# Exercise task
Repeat the material exactly, leaving nothing out.

# Data
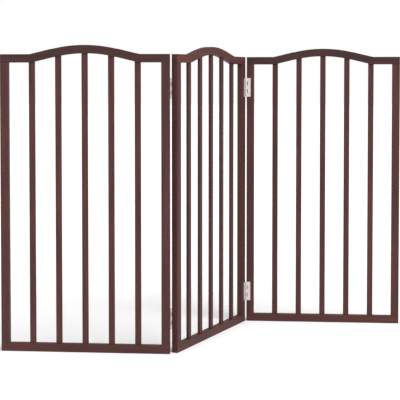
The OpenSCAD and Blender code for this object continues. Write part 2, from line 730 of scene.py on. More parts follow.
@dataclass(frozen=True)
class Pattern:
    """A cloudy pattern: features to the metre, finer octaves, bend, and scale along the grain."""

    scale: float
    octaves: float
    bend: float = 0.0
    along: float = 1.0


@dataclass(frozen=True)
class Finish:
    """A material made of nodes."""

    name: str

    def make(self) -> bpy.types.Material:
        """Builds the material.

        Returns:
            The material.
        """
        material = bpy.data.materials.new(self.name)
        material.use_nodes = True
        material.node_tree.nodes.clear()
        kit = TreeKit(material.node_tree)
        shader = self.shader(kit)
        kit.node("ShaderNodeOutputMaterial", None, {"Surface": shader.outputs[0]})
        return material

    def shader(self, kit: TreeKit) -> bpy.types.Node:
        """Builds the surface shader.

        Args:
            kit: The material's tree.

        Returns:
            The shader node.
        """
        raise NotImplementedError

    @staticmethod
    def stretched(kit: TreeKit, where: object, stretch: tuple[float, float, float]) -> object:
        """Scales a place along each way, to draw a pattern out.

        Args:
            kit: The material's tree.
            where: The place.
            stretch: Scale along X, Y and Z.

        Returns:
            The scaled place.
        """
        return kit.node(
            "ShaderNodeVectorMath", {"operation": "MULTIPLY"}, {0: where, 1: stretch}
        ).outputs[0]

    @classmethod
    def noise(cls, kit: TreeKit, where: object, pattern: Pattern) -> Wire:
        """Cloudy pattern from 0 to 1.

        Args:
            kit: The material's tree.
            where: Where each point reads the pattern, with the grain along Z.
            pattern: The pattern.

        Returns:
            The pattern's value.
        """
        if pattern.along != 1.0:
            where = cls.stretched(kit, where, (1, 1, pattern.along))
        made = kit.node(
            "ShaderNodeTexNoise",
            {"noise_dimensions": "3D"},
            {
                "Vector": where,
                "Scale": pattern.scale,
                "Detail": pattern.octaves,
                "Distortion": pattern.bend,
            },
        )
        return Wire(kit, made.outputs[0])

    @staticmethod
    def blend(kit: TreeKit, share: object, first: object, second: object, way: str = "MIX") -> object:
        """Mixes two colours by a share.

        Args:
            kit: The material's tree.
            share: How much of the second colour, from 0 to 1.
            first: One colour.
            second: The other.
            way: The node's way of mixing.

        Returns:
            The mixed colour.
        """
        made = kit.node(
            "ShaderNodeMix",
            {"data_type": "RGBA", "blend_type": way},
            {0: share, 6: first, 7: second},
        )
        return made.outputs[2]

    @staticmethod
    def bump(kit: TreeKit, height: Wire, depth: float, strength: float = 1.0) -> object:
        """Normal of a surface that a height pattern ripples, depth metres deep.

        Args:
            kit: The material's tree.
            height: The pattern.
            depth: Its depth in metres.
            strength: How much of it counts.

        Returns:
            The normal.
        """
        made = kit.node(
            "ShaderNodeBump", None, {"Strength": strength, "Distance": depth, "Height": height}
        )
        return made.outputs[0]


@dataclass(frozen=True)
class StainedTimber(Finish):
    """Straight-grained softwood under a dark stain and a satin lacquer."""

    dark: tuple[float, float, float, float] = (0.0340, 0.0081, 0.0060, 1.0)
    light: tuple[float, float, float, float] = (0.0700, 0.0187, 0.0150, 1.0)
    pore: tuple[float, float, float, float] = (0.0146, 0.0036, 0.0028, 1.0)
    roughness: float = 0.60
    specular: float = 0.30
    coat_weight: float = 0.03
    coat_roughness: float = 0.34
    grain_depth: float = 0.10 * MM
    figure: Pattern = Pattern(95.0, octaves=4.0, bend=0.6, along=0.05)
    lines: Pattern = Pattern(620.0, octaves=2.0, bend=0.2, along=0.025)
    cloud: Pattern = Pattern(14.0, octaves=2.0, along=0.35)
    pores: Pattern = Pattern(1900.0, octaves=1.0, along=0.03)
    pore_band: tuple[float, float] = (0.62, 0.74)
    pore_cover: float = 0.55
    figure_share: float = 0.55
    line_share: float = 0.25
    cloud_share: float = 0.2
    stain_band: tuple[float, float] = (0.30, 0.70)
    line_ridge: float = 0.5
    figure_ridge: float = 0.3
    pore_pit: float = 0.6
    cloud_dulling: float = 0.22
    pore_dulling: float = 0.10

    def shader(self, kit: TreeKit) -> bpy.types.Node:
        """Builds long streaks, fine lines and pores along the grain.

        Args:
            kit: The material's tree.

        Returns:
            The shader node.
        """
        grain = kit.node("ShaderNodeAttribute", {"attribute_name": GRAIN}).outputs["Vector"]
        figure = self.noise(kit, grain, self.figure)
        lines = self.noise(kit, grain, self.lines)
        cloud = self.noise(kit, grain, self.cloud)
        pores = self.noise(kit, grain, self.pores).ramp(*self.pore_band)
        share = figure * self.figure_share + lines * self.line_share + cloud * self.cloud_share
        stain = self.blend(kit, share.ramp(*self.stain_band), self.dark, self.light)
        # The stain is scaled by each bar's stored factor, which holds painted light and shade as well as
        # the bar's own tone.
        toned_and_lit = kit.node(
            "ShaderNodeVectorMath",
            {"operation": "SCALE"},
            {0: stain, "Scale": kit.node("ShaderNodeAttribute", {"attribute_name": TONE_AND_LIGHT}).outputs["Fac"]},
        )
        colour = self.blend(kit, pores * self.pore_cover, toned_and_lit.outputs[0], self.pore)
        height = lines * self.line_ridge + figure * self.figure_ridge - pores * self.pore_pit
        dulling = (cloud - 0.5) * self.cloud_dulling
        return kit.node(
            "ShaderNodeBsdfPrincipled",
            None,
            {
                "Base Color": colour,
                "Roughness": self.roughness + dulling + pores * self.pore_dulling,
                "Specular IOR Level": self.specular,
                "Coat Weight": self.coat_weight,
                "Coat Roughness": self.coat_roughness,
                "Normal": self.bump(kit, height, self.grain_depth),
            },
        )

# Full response
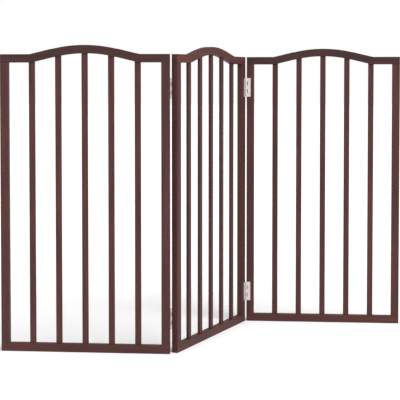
The OpenSCAD and Blender code for this object continues. Write part 2, from line 730 of scene.py on. More parts follow.
@dataclass(frozen=True)
class Pattern:
    """A cloudy pattern: features to the metre, finer octaves, bend, and scale along the grain."""

    scale: float
    octaves: float
    bend: float = 0.0
    along: float = 1.0


@dataclass(frozen=True)
class Finish:
    """A material made of nodes."""

    name: str

    def make(self) -> bpy.types.Material:
        """Builds the material.

        Returns:
            The material.
        """
        material = bpy.data.materials.new(self.name)
        material.use_nodes = True
        material.node_tree.nodes.clear()
        kit = TreeKit(material.node_tree)
        shader = self.shader(kit)
        kit.node("ShaderNodeOutputMaterial", None, {"Surface": shader.outputs[0]})
        return material

    def shader(self, kit: TreeKit) -> bpy.types.Node:
        """Builds the surface shader.

        Args:
            kit: The material's tree.

        Returns:
            The shader node.
        """
        raise NotImplementedError

    @staticmethod
    def stretched(kit: TreeKit, where: object, stretch: tuple[float, float, float]) -> object:
        """Scales a place along each way, to draw a pattern out.

        Args:
            kit: The material's tree.
            where: The place.
            stretch: Scale along X, Y and Z.

        Returns:
            The scaled place.
        """
        return kit.node(
            "ShaderNodeVectorMath", {"operation": "MULTIPLY"}, {0: where, 1: stretch}
        ).outputs[0]

    @classmethod
    def noise(cls, kit: TreeKit, where: object, pattern: Pattern) -> Wire:
        """Cloudy pattern from 0 to 1.

        Args:
            kit: The material's tree.
            where: Where each point reads the pattern, with the grain along Z.
            pattern: The pattern.

        Returns:
            The pattern's value.
        """
        if pattern.along != 1.0:
            where = cls.stretched(kit, where, (1, 1, pattern.along))
        made = kit.node(
            "ShaderNodeTexNoise",
            {"noise_dimensions": "3D"},
            {
                "Vector": where,
                "Scale": pattern.scale,
                "Detail": pattern.octaves,
                "Distortion": pattern.bend,
            },
        )
        return Wire(kit, made.outputs[0])

    @staticmethod
    def blend(kit: TreeKit, share: object, first: object, second: object, way: str = "MIX") -> object:
        """Mixes two colours by a share.

        Args:
            kit: The material's tree.
            share: How much of the second colour, from 0 to 1.
            first: One colour.
            second: The other.
            way: The node's way of mixing.

        Returns:
            The mixed colour.
        """
        made = kit.node(
            "ShaderNodeMix",
            {"data_type": "RGBA", "blend_type": way},
            {0: share, 6: first, 7: second},
        )
        return made.outputs[2]

    @staticmethod
    def bump(kit: TreeKit, height: Wire, depth: float, strength: float = 1.0) -> object:
        """Normal of a surface that a height pattern ripples, depth metres deep.

        Args:
            kit: The material's tree.
            height: The pattern.
            depth: Its depth in metres.
            strength: How much of it counts.

        Returns:
            The normal.
        """
        made = kit.node(
            "ShaderNodeBump", None, {"Strength": strength, "Distance": depth, "Height": height}
        )
        return made.outputs[0]


@dataclass(frozen=True)
class StainedTimber(Finish):
    """Straight-grained softwood under a dark stain and a satin lacquer."""

    dark: tuple[float, float, float, float] = (0.0340, 0.0081, 0.0060, 1.0)
    light: tuple[float, float, float, float] = (0.0700, 0.0187, 0.0150, 1.0)
    pore: tuple[float, float, float, float] = (0.0146, 0.0036, 0.0028, 1.0)
    roughness: float = 0.60
    specular: float = 0.30
    coat_weight: float = 0.03
    coat_roughness: float = 0.34
    grain_depth: float = 0.10 * MM
    figure: Pattern = Pattern(95.0, octaves=4.0, bend=0.6, along=0.05)
    lines: Pattern = Pattern(620.0, octaves=2.0, bend=0.2, along=0.025)
    cloud: Pattern = Pattern(14.0, octaves=2.0, along=0.35)
    pores: Pattern = Pattern(1900.0, octaves=1.0, along=0.03)
    pore_band: tuple[float, float] = (0.62, 0.74)
    pore_cover: float = 0.55
    figure_share: float = 0.55
    line_share: float = 0.25
    cloud_share: float = 0.2
    stain_band: tuple[float, float] = (0.30, 0.70)
    line_ridge: float = 0.5
    figure_ridge: float = 0.3
    pore_pit: float = 0.6
    cloud_dulling: float = 0.22
    pore_dulling: float = 0.10

    def shader(self, kit: TreeKit) -> bpy.types.Node:
        """Builds long streaks, fine lines and pores along the grain.

        Args:
            kit: The material's tree.

        Returns:
            The shader node.
        """
        grain = kit.node("ShaderNodeAttribute", {"attribute_name": GRAIN}).outputs["Vector"]
        figure = self.noise(kit, grain, self.figure)
        lines = self.noise(kit, grain, self.lines)
        cloud = self.noise(kit, grain, self.cloud)
        pores = self.noise(kit, grain, self.pores).ramp(*self.pore_band)
        share = figure * self.figure_share + lines * self.line_share + cloud * self.cloud_share
        stain = self.blend(kit, share.ramp(*self.stain_band), self.dark, self.light)
        # The stain is scaled by each bar's stored factor, which holds painted light and shade as well as
        # the bar's own tone.
        toned_and_lit = kit.node(
            "ShaderNodeVectorMath",
            {"operation": "SCALE"},
            {0: stain, "Scale": kit.node("ShaderNodeAttribute", {"attribute_name": TONE_AND_LIGHT}).outputs["Fac"]},
        )
        colour = self.blend(kit, pores * self.pore_cover, toned_and_lit.outputs[0], self.pore)
        height = lines * self.line_ridge + figure * self.figure_ridge - pores * self.pore_pit
        dulling = (cloud - 0.5) * self.cloud_dulling
        return kit.node(
            "ShaderNodeBsdfPrincipled",
            None,
            {
                "Base Color": colour,
                "Roughness": self.roughness + dulling + pores * self.pore_dulling,
                "Specular IOR Level": self.specular,
                "Coat Weight": self.coat_weight,
                "Coat Roughness": self.coat_roughness,
                "Normal": self.bump(kit, height, self.grain_depth),
            },
        )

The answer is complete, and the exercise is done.